Over the next three months the CQC will be carrying out inspections to test ways of getting better information about how services are performing and what people think about their services.
The inspections will run alongside CQC’s programme of planned inspections, under which it will inspect all of the 6,000 or so registered home care locations each year.
The 250 inspections build on what the regulator learned from a pilot programme of 30 inspections last autumn. CQC inspectors were joined by ‘Experts by experience’ – people who have a personal experience of using home care services. Experts by experience and professional experts will also be involved in this inspection programme.

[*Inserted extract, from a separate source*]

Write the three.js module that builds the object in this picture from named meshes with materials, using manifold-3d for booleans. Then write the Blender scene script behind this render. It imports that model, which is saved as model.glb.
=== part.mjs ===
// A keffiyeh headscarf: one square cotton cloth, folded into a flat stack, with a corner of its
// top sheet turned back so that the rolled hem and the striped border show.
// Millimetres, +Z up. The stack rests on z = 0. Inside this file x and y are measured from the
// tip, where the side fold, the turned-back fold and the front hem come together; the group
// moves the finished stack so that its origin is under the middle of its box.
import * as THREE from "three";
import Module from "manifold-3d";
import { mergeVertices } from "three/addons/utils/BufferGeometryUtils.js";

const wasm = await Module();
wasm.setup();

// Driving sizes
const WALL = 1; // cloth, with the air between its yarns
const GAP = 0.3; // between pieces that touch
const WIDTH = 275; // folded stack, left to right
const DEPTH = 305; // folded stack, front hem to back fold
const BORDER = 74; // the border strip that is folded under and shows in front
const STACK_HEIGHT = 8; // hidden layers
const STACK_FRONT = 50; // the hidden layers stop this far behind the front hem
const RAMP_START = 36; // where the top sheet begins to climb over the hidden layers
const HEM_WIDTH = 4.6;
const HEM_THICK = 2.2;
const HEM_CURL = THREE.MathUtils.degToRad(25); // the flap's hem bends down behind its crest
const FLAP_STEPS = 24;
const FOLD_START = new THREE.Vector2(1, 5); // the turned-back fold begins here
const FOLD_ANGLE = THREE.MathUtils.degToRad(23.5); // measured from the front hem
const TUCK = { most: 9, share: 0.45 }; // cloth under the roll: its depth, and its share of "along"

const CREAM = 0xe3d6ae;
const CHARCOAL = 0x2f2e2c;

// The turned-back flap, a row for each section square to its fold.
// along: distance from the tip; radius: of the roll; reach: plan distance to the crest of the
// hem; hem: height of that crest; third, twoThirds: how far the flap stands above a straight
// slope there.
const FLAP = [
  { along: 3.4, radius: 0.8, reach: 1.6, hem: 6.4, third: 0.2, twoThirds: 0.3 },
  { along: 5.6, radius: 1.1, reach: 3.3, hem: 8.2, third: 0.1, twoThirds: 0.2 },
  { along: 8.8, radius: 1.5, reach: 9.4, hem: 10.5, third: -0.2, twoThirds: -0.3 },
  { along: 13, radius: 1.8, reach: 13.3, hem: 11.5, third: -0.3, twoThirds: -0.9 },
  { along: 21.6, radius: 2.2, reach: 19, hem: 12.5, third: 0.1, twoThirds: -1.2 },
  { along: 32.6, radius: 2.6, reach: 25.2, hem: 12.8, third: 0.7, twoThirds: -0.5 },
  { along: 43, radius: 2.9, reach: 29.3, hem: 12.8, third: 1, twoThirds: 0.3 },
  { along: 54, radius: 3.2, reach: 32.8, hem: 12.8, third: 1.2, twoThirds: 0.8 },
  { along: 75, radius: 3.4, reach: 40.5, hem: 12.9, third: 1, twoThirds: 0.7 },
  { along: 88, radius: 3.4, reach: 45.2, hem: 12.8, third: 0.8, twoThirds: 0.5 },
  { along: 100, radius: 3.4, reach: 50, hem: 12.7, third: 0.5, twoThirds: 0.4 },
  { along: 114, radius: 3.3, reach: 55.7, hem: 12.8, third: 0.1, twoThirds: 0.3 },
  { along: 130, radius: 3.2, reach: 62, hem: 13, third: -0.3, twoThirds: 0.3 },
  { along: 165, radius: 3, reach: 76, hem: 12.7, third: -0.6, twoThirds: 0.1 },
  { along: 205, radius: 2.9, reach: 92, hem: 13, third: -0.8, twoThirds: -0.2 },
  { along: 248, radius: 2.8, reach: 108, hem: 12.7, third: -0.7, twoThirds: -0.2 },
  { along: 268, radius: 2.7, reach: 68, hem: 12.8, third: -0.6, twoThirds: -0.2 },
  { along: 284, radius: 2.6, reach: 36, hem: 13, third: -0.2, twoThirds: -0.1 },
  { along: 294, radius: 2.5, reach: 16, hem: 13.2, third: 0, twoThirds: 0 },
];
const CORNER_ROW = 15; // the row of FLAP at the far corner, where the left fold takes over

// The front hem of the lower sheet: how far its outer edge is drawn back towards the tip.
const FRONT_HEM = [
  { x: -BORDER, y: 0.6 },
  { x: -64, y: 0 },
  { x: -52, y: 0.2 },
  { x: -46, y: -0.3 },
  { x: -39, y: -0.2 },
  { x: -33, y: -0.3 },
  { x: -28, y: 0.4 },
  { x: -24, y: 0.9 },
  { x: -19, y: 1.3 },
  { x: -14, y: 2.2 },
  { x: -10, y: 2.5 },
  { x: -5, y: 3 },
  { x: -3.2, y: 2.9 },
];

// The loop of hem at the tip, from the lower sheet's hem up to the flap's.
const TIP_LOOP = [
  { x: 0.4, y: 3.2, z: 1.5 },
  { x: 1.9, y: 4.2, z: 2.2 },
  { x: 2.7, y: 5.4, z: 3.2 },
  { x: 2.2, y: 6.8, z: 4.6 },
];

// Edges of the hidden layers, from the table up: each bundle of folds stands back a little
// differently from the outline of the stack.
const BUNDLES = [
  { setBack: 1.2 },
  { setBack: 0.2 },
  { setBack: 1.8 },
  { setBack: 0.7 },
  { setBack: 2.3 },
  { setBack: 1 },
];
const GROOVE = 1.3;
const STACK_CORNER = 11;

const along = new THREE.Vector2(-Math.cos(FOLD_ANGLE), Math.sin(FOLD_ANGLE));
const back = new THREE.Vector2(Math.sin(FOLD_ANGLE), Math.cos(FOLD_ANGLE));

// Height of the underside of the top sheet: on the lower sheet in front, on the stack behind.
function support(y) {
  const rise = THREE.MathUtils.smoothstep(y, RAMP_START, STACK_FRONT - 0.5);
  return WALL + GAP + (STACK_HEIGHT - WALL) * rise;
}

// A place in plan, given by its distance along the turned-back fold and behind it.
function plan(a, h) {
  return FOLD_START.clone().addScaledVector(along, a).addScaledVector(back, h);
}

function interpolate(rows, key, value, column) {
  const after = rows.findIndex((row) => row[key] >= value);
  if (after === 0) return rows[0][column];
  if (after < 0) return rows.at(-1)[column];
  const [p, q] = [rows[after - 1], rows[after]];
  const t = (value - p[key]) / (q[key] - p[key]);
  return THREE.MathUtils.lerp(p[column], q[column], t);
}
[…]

Philip King, Director of Regulatory Development, Care Quality Commission, said: ‘Home care is an area where it has been difficult for regulators to carry out unannounced inspections. We clearly can’t turn up on someone’s doorstep hot on the heels of a carer without notice. And with a large number of small providers, inspectors need to be sure that there are sufficient staff available at the agency’s premises to assist with their questions without compromising care.
‘Another problem is that people may feel that it is an intrusion if you observe them receiving care in such an intimate setting; people’s privacy and dignity are included in the standards that we assess so we have to be mindful of our presence and it’s impact on people. This makes it all the more important to hear directly from the people using home care services.
‘The difficulties inherent in regulating this sector have not deterred us in our task, but have deepened our resolve in directing our efforts into more effective regulation.
‘This special programme of inspections will be based on unannounced inspections and will use a range of ways of getting the views of people who use services and their families.
‘But we also want to use the programme to encourage providers to make sure their services comply with regulations and essential standards before their annual inspection takes place. Providers have been used to getting short notice of home care inspections: our message to all of them today is that we could be knocking on their door tomorrow.’
For the inspections starting this week, CQC will use a combination of methods to examine services. It has asked some local authorities to let it have contact details for people whose home care they fund, and when inspectors visit the provider’s office they will ask for details of a random sample of people including those who fund their own care.
They will use these details in a number of ways: they will send questionnaires to some service users and their families; others will be telephoned by experts by experience; and inspectors will make appointments to visit some people to speak with them in their own homes.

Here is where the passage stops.